> Task prompt:
Output the full listing word for word.

============

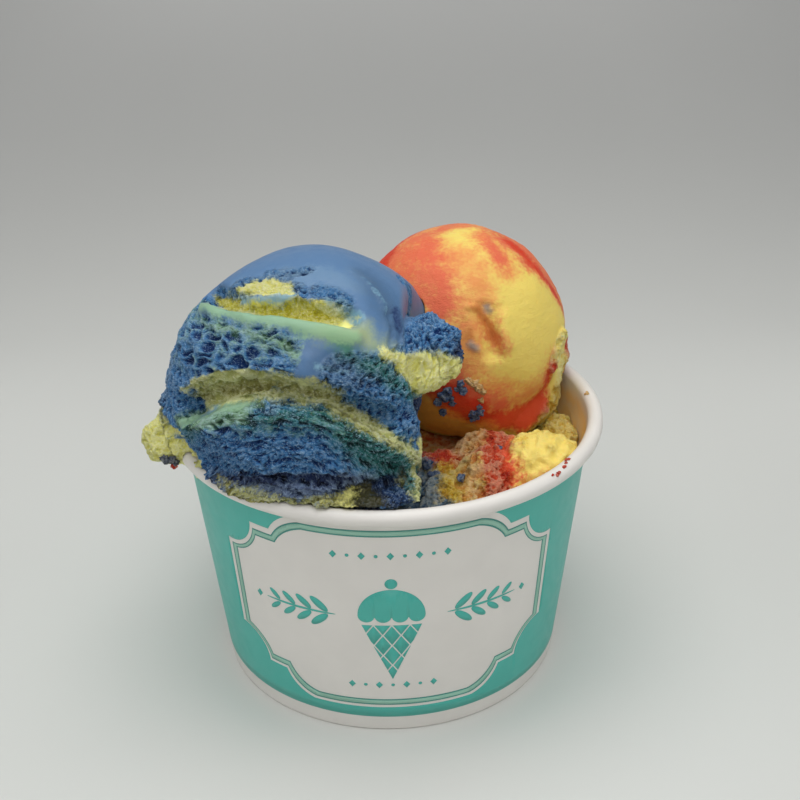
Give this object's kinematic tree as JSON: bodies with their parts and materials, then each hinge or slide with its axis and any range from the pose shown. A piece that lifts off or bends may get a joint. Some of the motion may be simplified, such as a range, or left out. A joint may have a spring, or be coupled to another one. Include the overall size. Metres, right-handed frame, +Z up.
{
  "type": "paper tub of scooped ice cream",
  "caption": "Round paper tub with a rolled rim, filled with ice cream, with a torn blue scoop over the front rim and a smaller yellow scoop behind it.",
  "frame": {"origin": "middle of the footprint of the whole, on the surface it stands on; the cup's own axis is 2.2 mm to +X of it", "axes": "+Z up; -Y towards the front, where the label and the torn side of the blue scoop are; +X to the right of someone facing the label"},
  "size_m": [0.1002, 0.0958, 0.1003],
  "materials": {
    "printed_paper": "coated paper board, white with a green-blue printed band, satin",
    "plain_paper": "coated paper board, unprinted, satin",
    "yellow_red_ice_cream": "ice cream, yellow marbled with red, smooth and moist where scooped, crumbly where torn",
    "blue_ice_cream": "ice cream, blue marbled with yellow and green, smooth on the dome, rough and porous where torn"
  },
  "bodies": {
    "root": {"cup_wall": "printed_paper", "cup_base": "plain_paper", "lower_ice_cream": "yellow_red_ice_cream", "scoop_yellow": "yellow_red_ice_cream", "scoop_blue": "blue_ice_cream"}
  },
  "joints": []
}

============

> In response:
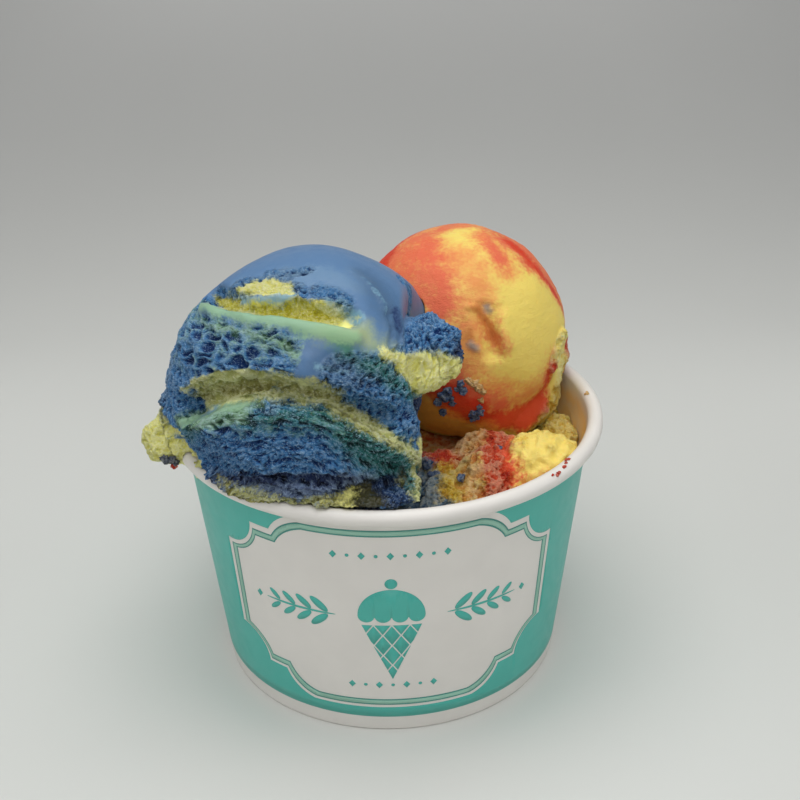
Give this object's kinematic tree as JSON: bodies with their parts and materials, then each hinge or slide with its axis and any range from the pose shown. A piece that lifts off or bends may get a joint. Some of the motion may be simplified, such as a range, or left out. A joint may have a spring, or be coupled to another one. Include the overall size. Metres, right-handed frame, +Z up.
{
  "type": "paper tub of scooped ice cream",
  "caption": "Round paper tub with a rolled rim, filled with ice cream, with a torn blue scoop over the front rim and a smaller yellow scoop behind it.",
  "frame": {"origin": "middle of the footprint of the whole, on the surface it stands on; the cup's own axis is 2.2 mm to +X of it", "axes": "+Z up; -Y towards the front, where the label and the torn side of the blue scoop are; +X to the right of someone facing the label"},
  "size_m": [0.1002, 0.0958, 0.1003],
  "materials": {
    "printed_paper": "coated paper board, white with a green-blue printed band, satin",
    "plain_paper": "coated paper board, unprinted, satin",
    "yellow_red_ice_cream": "ice cream, yellow marbled with red, smooth and moist where scooped, crumbly where torn",
    "blue_ice_cream": "ice cream, blue marbled with yellow and green, smooth on the dome, rough and porous where torn"
  },
  "bodies": {
    "root": {"cup_wall": "printed_paper", "cup_base": "plain_paper", "lower_ice_cream": "yellow_red_ice_cream", "scoop_yellow": "yellow_red_ice_cream", "scoop_blue": "blue_ice_cream"}
  },
  "joints": []
}